**TASK DETAILS**
Collect all the lines that mention the word "object".

**RECORD EXTRACTS**
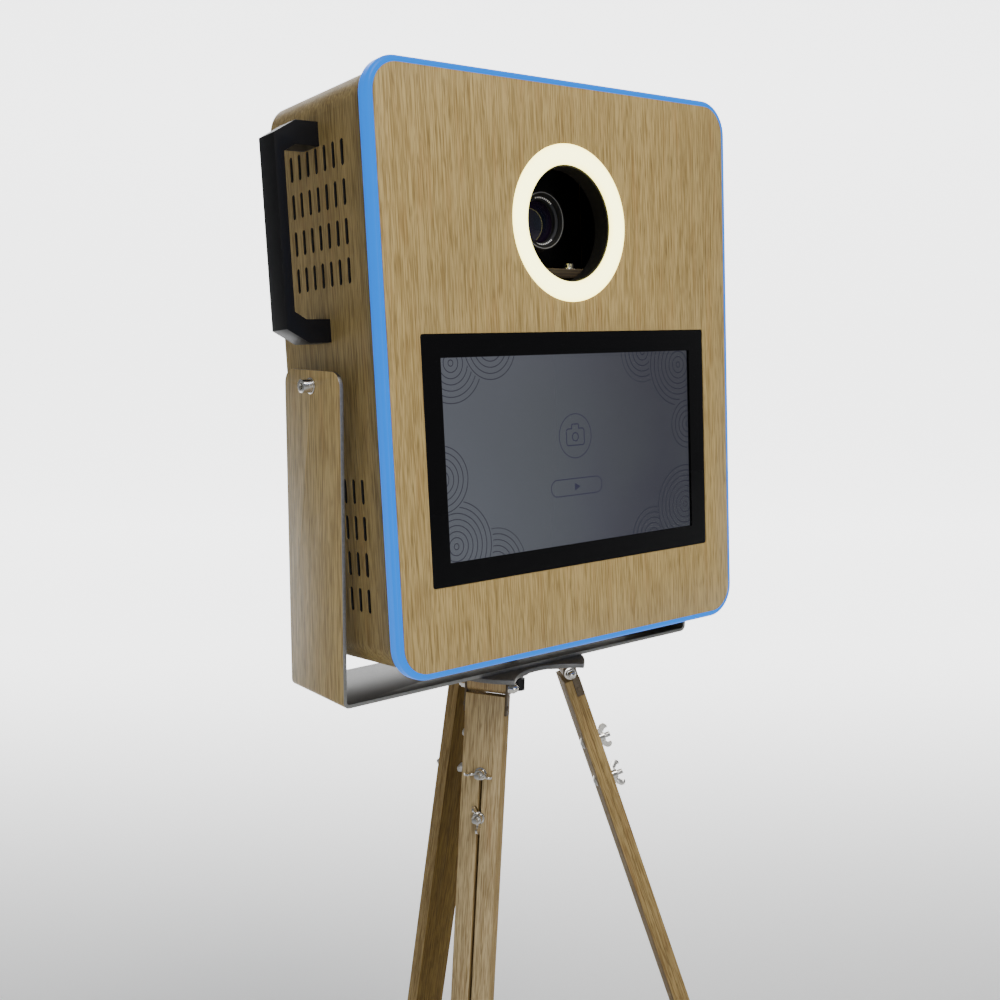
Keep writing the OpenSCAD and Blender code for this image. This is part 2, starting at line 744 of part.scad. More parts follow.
--
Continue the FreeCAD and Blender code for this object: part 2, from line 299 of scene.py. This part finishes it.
...
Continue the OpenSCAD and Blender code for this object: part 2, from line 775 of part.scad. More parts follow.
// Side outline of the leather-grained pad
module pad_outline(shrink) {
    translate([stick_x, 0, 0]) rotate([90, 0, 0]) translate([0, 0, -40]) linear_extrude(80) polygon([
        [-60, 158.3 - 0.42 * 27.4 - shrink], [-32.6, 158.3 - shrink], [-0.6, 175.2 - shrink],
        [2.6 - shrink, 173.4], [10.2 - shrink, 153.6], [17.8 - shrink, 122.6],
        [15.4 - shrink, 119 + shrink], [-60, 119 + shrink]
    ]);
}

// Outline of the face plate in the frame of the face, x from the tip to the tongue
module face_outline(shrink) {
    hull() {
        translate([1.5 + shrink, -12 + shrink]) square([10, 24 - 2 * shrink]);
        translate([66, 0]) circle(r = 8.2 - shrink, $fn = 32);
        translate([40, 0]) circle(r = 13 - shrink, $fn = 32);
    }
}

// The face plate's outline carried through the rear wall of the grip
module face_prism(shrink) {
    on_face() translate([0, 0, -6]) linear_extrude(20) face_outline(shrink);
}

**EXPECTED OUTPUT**
Continue the FreeCAD and Blender code for this object: part 2, from line 299 of scene.py. This part finishes it.
Continue the OpenSCAD and Blender code for this object: part 2, from line 775 of part.scad. More parts follow.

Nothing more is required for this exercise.